KIELER: [speaking German]
HADDEN: She says, “Some things are better. You can travel anywhere and buy whatever you want. But some things are worse, for example, childcare. Back in the old days there was guaranteed space for all kids in daycare. Today hardly anyone gets in because there just too few spots.” The other thing is the economy, she says, Lots of the old manufacturing here was destroyed with reunification. And the West, she says, didn’t invest much in revitalizing the local economy. But overall Germany has spent hundreds of billions of dollars to help the East get backs on its feet. And as time passes it’s clear that the differences between the two Germanys have lessened. That’s good news for everyone, but for Ingrid Schatz it also presents a danger. Schatz runs the Lubeck Border Museum. It’s housed in a former East German passport inspection house just across the old line from Travemunde.

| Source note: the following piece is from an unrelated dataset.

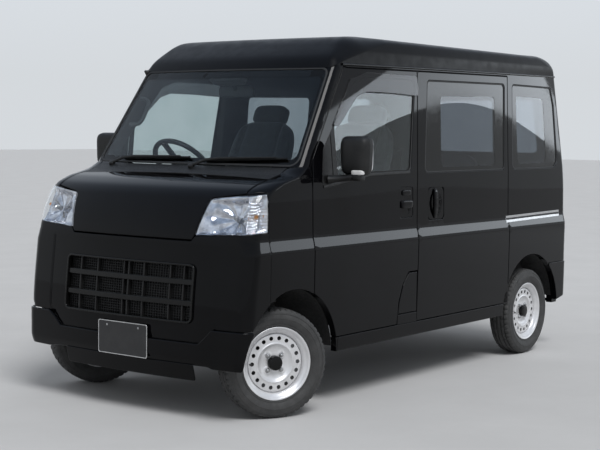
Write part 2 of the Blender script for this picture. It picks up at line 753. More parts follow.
# Materials of the CAD pieces, by the start of their names
FINISHES = {
    paint: ("bonnet", "fender_", "fuel_lid", "front_fascia", "front_bumper", "rear_bumper", "front_door_left",
            "front_door_right", "side_frame_", "sliding_door_", "tailgate", "roof"),
    underbody: ("chassis_rails", "wheel_housings", "front_suspension", "rear_suspension", "rear_axle",
                "knuckle_", "fuel_tank", "propshaft"),
    inner_paint: ("floor",),
    engine_metal: ("engine",),
    exhaust_steel: ("exhaust",),
    clear_glass: ("windscreen", "front_door_glass_"),
    tinted_glass: ("side_glass", "tailgate_glass"),
    wheel_silver: ("rim_",),
    rail_silver: ("slide_rails",),
    rubber: ("tyre_",),
    plastic: ("cowl", "grille", "mirror_", "wipers"),
    red_lens: ("tail_lamps",),
    lens_glass: ("headlamps",),
    cabin_plastic: ("dashboard", "steering_wheel"),
    cloth: ("seat_", "rear_bench"),
    plate_blank: ("front_plate", "rear_plate"),
}
for node, thing in nodes.items():
    fitting = [(len(start), material) for material, starts in FINISHES.items() for start in starts
               if node.startswith(start)]
    thing.data.materials.clear()
    thing.data.materials.append(max(fitting, key=lambda pair: pair[0])[1])

# Camera at the photograph's viewing angle

camera_place = (6.3305, 4.557, 1.376)
camera_yaw, camera_pitch, camera_roll = (math.radians(angle) for angle in (216.91, 4.04, 0.68))
focal_pixels, image_width, sensor_width = 1331.7, 600, 36
ahead = Vector((math.cos(camera_yaw) * math.cos(camera_pitch), math.sin(camera_yaw) * math.cos(camera_pitch),
                -math.sin(camera_pitch)))
level_right = Vector((math.sin(camera_yaw), -math.cos(camera_yaw), 0))
level_up = level_right.cross(ahead)
right = level_right * math.cos(camera_roll) + level_up * math.sin(camera_roll)
up = level_up * math.cos(camera_roll) - level_right * math.sin(camera_roll)
camera_data = bpy.data.cameras.new("camera")
camera_data.sensor_width = sensor_width
camera_data.lens = focal_pixels * sensor_width / image_width
camera_data.clip_end = 200
camera = linked("camera", camera_data)
camera.matrix_world = Matrix((*((right[k], up[k], -ahead[k], camera_place[k]) for k in range(3)),
                              (0, 0, 0, 1)))
bpy.context.scene.camera = camera

# Lights, world and floor

def add_light(name, kind, aim, energy, place=(0, 0, 0), roll=0, **settings):
    data = bpy.data.lights.new(name, kind)
    data.energy = energy
    for key, value in settings.items():
        setattr(data, key, value)
    lamp = linked(name, data)
    lamp.location = place
    lamp.rotation_mode = "QUATERNION"
    spin = Quaternion((0, 0, 1), math.radians(roll))
    lamp.rotation_quaternion = Vector(aim).to_track_quat("-Z", "Y") @ spin


add_light("key", "SUN", (-0.35, -0.62, -1.0), 2.0, angle=math.radians(25))
add_light("side_box", "AREA", (9.8, -6.16, -2.12), 82, (-9.8, 6.9, 2.95), -8, shape="RECTANGLE", size=6.4,
          size_y=1.0, color=(0.86, 0.93, 1.0))


def world_light():
    """A pale sky that the camera, reflections and glass see, and an even dimmer one that lights."""
    world = bpy.data.worlds.new("studio")
    bpy.context.scene.world = world
    world.use_nodes = True
    tree = world.node_tree
    tree.nodes.clear()
    place = tree.nodes.new("ShaderNodeTexCoord").outputs["Generated"]
    split = tree.nodes.new("ShaderNodeSeparateXYZ")
    feed(split, {0: place})
    ramp = tree.nodes.new("ShaderNodeValToRGB")
    elements = ramp.color_ramp.elements
    elements[0].position, elements[0].color = 0.04, (0.66, 0.69, 0.72, 1)
    elements[1].position, elements[1].color = 0.85, (0.36, 0.45, 0.60, 1)
    elements.new(0.20).color = (0.74, 0.79, 0.85, 1)
    shown = add(tree, "Background", {0: feed(ramp, {0: split.outputs["Z"]})})
    fill = add(tree, "Background", {0: (0.94, 0.97, 1.0, 1), 1: 0.40})
    path = tree.nodes.new("ShaderNodeLightPath")
    rays = path.outputs["Is Camera Ray"]
    for other in ("Is Glossy Ray", "Is Transmission Ray"):
        rays = add(tree, "Math", {0: rays, 1: path.outputs[other]}, operation="MAXIMUM")
    mixed = add(tree, "MixShader", {0: rays, 1: fill, 2: shown})
    tree.links.new(mixed, tree.nodes.new("ShaderNodeOutputWorld").inputs[0])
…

INGRID SCHATZ: [speaking German]
HADDEN: On a recent morning, Schatz is showing the black and white photos of the massive border installations that once dominated the countryside. She says, “Everything you see in the photo is gone. The big border station, the fences, everything. The only thing remaining is this one house. That’s why we started this border museum.” She says a German border like this, as deadly as it once was, should not just be forgotten. For The World I’m Gerry Hadden, Travemunde, Germany.